----- DATA FOR THIS EXERCISE -----

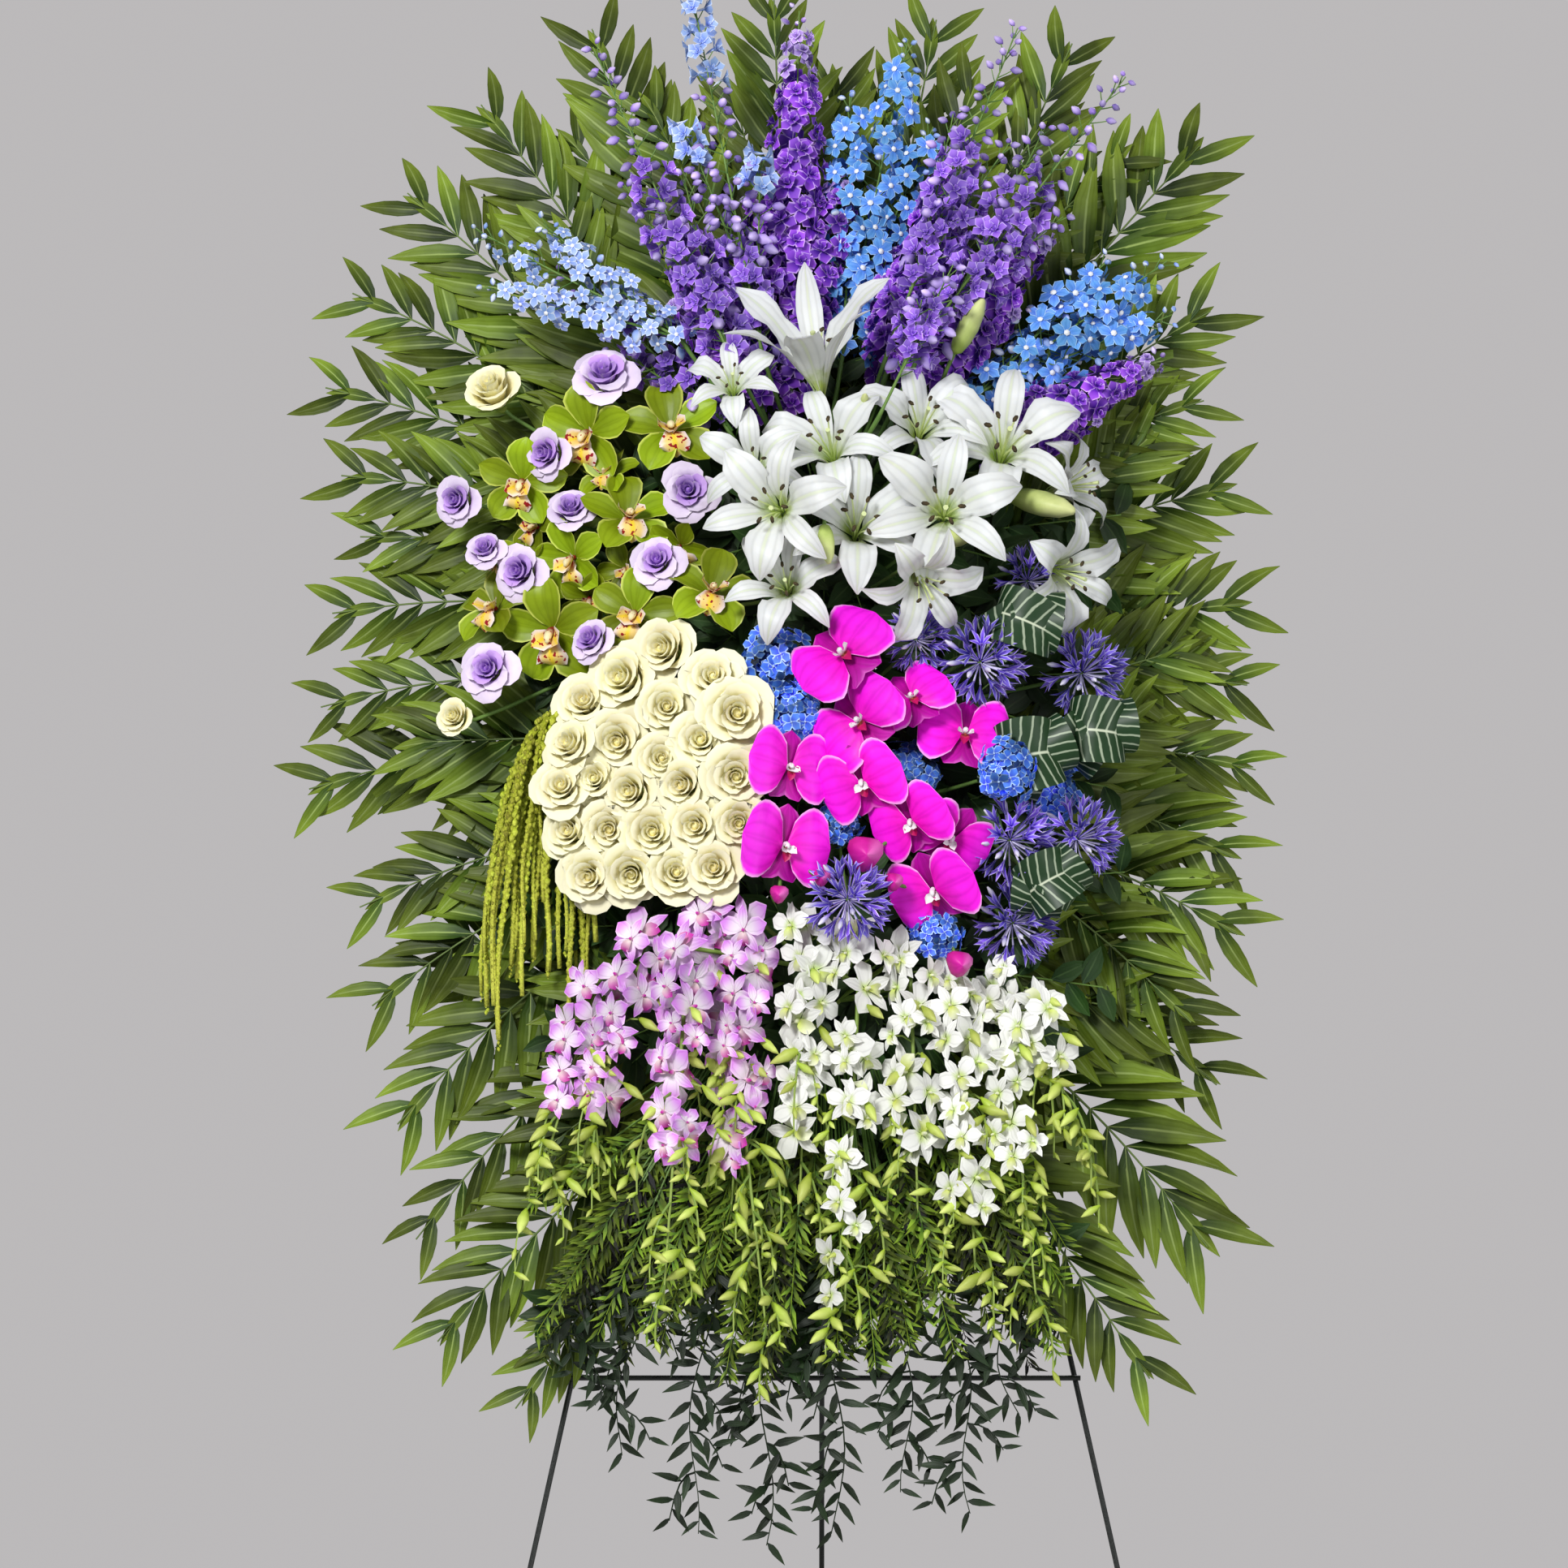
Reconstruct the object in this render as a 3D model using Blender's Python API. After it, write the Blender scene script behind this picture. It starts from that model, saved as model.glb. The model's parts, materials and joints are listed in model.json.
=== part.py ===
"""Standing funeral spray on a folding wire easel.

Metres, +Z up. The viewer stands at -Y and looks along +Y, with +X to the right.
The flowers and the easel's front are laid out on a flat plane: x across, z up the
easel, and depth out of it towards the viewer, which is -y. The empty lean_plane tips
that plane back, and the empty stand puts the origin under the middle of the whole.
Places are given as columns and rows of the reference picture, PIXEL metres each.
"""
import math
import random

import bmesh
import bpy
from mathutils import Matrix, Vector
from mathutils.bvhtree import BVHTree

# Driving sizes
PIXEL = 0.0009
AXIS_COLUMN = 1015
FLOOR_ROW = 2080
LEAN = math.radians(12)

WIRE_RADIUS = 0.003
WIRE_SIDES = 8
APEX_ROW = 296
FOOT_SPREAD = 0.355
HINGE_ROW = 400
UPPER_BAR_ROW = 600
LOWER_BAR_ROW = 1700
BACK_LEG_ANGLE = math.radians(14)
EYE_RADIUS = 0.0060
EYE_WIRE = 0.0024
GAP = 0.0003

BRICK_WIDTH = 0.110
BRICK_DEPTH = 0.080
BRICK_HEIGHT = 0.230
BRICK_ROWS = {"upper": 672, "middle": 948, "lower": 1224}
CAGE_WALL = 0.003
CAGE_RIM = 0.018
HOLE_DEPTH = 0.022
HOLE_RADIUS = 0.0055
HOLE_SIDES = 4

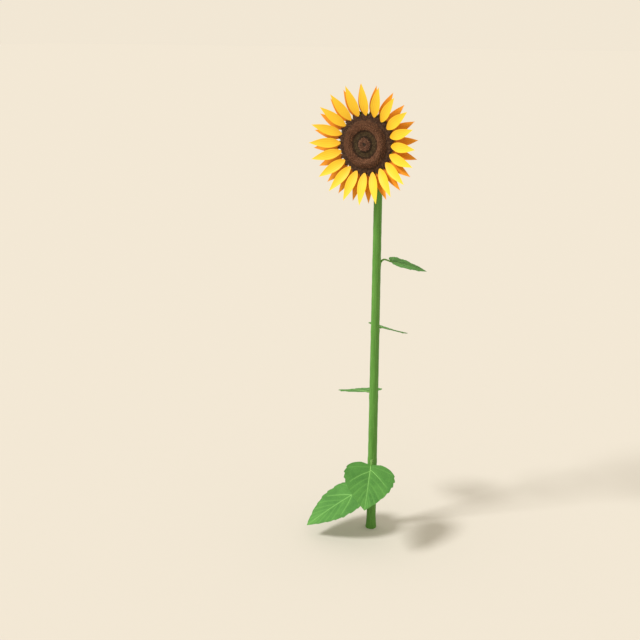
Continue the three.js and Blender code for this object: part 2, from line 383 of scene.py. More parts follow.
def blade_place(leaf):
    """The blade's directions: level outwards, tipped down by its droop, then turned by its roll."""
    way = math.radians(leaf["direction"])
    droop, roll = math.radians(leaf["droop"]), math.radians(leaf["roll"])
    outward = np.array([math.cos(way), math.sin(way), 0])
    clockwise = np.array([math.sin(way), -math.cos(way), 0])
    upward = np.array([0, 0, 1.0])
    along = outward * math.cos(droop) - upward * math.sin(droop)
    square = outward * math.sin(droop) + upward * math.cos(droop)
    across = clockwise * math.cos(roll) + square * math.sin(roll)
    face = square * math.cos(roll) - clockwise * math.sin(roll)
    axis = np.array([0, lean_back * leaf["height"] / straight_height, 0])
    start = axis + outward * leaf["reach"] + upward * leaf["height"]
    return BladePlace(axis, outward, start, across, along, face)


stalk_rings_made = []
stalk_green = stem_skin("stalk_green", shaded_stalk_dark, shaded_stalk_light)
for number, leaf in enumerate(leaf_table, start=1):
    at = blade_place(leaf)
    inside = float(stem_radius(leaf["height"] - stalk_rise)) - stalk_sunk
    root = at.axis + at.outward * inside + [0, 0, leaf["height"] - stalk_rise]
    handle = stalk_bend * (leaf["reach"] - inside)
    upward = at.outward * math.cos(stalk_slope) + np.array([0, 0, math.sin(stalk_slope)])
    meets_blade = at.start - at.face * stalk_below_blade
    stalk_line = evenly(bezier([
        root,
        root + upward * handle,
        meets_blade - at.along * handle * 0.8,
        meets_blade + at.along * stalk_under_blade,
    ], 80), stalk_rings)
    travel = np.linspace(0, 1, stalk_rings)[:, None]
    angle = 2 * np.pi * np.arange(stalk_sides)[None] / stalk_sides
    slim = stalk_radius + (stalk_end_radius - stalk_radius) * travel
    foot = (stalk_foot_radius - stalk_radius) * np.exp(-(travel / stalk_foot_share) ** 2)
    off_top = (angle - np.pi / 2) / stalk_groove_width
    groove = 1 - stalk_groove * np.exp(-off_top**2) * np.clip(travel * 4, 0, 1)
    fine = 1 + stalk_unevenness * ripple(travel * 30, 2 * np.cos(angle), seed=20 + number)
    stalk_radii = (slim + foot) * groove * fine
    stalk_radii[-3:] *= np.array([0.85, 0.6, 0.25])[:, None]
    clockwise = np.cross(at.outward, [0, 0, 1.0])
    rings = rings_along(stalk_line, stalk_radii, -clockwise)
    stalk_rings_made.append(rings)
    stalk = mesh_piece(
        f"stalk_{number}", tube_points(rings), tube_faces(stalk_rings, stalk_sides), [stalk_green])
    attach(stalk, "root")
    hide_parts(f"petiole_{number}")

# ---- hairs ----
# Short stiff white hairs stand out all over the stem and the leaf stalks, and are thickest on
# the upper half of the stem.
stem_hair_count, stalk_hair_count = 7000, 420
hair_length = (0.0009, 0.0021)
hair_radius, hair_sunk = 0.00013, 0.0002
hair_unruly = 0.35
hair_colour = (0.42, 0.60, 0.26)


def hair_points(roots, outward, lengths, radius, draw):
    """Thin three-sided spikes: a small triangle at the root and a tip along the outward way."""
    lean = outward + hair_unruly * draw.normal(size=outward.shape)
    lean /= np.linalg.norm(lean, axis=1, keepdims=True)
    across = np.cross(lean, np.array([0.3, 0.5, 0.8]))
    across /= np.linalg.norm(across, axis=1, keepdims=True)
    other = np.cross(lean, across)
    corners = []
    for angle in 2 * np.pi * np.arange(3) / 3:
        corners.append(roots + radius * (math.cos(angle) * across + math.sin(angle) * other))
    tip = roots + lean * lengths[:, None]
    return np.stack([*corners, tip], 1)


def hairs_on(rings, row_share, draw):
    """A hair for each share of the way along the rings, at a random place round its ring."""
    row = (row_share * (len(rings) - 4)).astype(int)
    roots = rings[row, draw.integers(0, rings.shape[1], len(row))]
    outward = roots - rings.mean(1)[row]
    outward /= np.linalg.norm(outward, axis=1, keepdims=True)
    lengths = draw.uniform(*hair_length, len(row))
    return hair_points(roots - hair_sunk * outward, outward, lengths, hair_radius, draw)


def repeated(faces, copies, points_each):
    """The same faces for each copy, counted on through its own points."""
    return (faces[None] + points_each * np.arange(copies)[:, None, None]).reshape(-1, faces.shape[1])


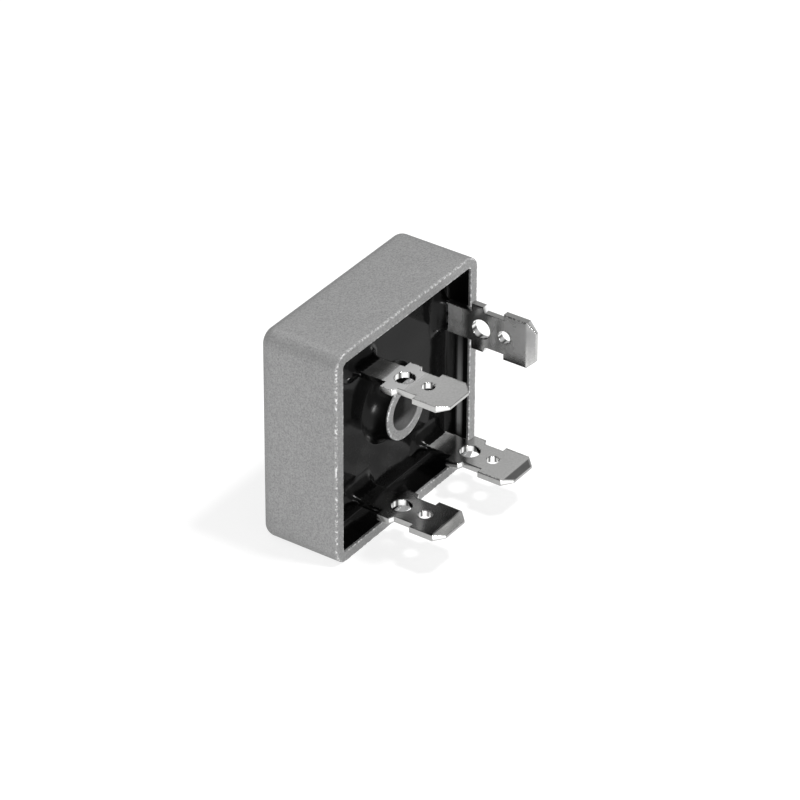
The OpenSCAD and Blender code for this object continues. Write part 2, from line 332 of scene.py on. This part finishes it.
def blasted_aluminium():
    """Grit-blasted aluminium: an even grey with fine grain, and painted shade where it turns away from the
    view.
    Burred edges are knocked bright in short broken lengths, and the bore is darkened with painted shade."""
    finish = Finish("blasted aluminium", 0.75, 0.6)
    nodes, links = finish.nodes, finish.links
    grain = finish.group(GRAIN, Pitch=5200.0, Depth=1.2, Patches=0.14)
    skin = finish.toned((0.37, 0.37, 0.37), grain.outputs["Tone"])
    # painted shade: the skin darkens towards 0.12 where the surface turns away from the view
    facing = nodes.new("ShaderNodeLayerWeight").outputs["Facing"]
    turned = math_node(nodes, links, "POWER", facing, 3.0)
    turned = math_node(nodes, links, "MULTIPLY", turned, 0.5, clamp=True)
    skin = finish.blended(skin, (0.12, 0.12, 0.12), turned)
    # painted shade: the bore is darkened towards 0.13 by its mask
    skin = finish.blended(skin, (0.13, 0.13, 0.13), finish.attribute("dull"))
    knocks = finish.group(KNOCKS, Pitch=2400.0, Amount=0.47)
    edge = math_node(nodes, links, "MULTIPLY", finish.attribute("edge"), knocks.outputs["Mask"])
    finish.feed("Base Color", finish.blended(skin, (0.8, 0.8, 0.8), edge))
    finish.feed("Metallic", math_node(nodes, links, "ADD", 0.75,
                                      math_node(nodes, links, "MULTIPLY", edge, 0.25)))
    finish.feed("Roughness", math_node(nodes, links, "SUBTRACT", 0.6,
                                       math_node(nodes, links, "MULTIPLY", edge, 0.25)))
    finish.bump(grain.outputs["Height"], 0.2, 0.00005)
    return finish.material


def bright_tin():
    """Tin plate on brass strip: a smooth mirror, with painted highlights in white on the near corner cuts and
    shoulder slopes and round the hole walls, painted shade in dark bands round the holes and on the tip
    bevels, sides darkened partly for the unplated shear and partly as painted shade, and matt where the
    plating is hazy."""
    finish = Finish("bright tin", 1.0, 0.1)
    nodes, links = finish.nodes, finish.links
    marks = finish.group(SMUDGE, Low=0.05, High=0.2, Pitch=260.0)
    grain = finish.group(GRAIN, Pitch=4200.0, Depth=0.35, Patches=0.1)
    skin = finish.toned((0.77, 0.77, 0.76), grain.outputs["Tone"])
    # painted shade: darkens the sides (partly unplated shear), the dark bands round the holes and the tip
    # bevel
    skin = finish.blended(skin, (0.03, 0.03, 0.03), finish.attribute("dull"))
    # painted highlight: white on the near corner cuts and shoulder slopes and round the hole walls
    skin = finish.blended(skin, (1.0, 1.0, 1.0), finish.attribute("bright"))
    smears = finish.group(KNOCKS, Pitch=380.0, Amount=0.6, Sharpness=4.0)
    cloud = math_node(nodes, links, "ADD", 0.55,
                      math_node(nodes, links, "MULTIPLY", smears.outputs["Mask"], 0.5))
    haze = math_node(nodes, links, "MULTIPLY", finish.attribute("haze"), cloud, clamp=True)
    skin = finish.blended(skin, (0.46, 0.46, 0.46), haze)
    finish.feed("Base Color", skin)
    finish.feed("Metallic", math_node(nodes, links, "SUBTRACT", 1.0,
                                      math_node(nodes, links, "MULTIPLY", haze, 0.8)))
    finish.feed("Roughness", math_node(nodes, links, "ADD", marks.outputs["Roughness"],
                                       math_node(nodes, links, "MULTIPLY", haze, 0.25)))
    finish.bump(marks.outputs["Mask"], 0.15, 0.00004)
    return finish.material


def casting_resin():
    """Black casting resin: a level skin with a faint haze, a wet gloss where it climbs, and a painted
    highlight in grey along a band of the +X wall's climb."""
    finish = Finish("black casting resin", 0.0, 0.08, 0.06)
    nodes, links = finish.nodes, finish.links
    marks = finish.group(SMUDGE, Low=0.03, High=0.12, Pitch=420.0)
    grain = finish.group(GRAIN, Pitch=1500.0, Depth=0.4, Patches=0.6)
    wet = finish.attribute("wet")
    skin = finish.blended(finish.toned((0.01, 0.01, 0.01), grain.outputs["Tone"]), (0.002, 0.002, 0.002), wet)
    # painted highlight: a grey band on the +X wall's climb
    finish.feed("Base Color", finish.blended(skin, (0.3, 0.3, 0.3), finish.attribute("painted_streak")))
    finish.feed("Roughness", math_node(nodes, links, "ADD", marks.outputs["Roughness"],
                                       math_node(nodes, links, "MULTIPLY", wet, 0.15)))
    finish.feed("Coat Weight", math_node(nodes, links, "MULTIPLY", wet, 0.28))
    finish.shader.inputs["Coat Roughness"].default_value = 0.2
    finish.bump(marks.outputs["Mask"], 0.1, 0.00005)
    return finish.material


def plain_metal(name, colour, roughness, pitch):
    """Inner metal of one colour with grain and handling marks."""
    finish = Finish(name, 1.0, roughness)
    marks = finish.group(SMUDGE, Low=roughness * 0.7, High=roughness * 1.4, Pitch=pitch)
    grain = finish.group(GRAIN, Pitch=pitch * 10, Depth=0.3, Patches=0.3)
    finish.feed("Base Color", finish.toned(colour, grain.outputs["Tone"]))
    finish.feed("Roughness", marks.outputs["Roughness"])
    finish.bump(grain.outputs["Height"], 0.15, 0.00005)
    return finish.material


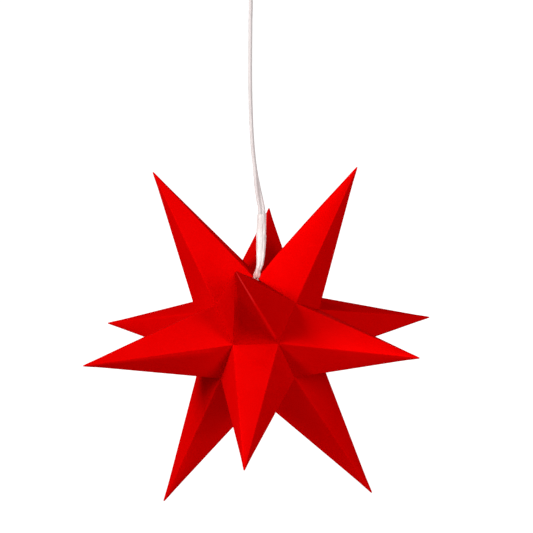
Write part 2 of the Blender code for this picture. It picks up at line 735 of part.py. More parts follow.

-----

TASK DETAILS
Give back exactly the material above from its opening line to the line bearing "folding wire easel.".

EXERCISE ANSWER
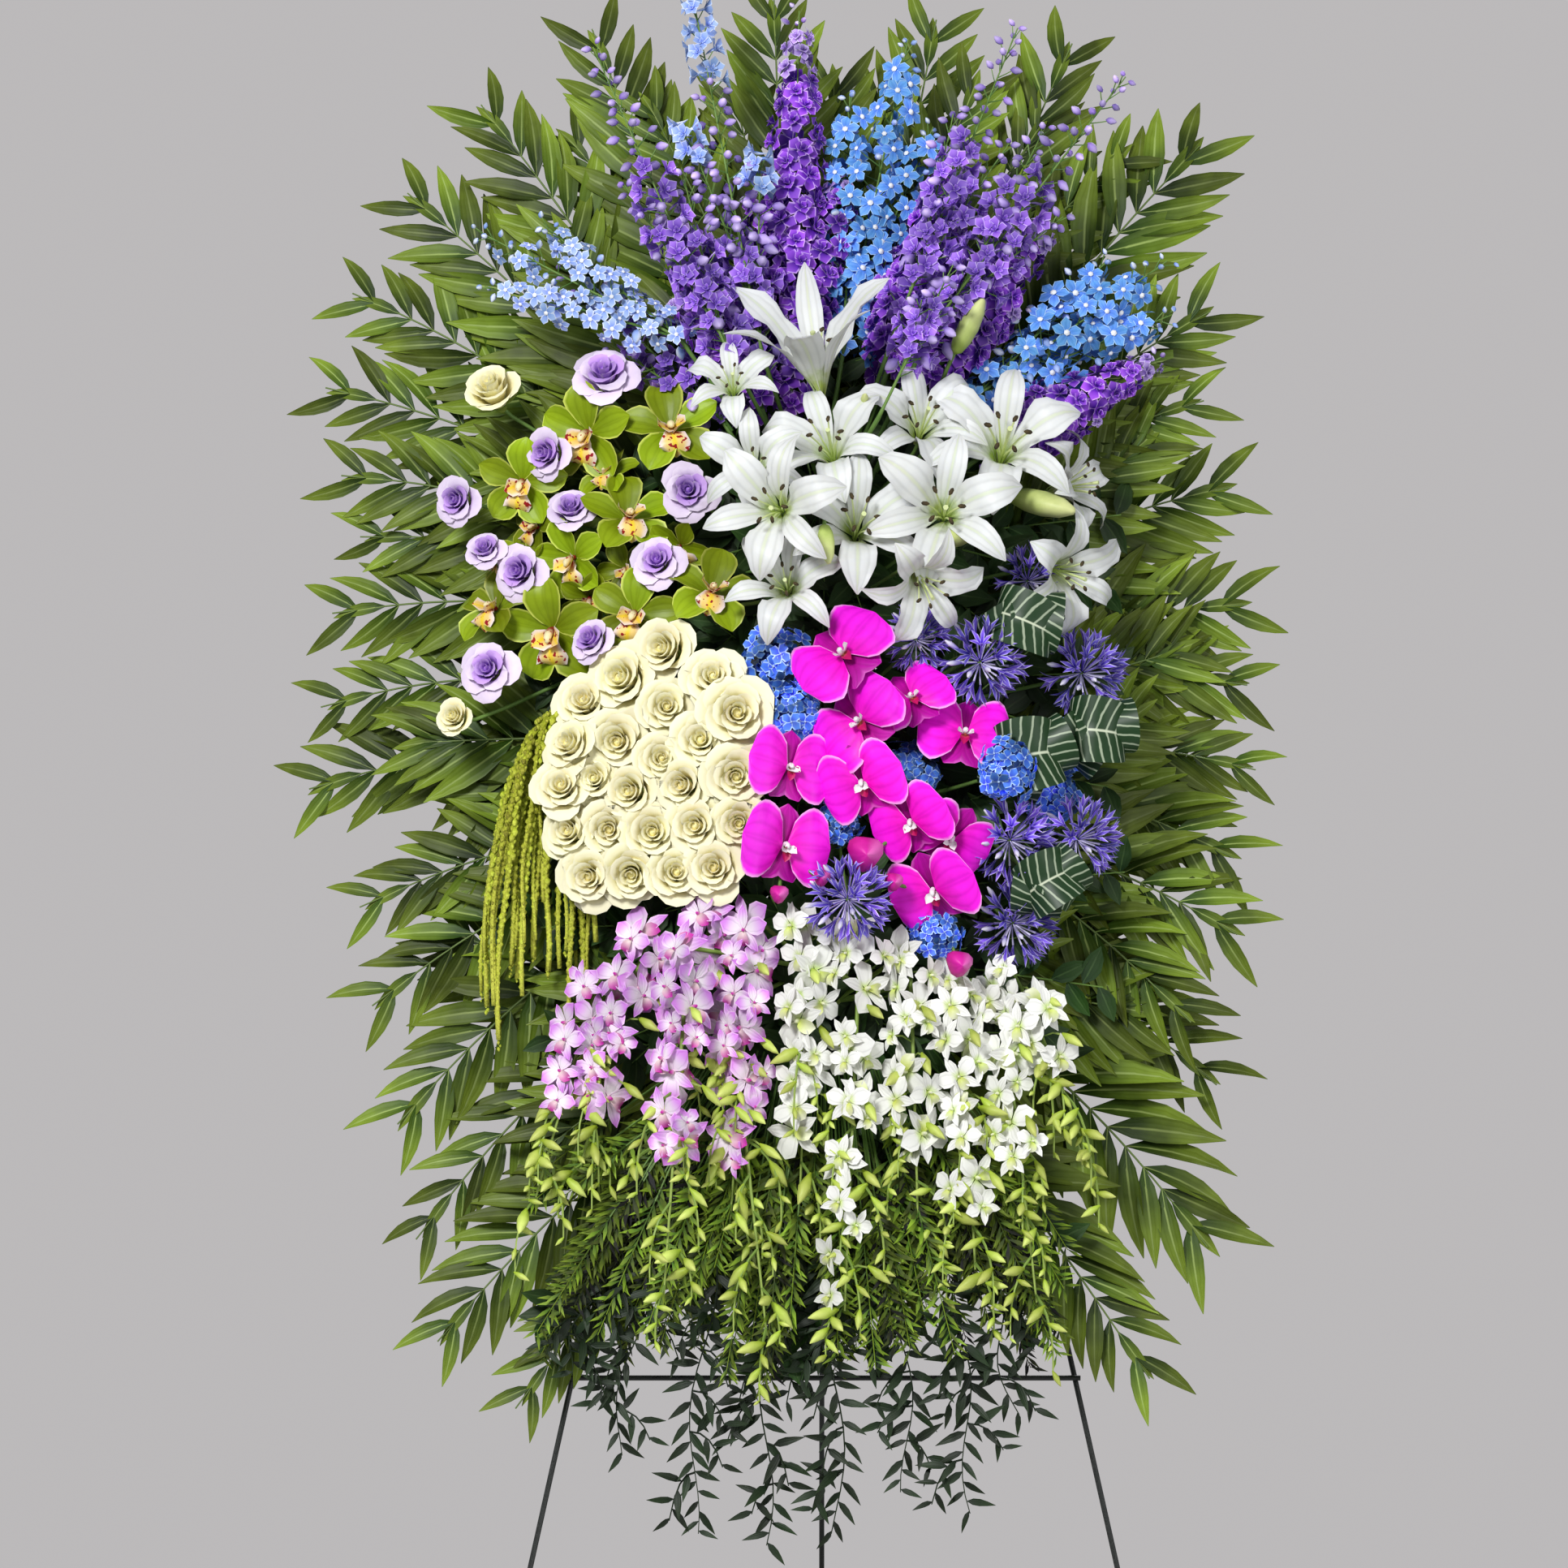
Reconstruct the object in this render as a 3D model using Blender's Python API. After it, write the Blender scene script behind this picture. It starts from that model, saved as model.glb. The model's parts, materials and joints are listed in model.json.
=== part.py ===
"""Standing funeral spray on a folding wire easel.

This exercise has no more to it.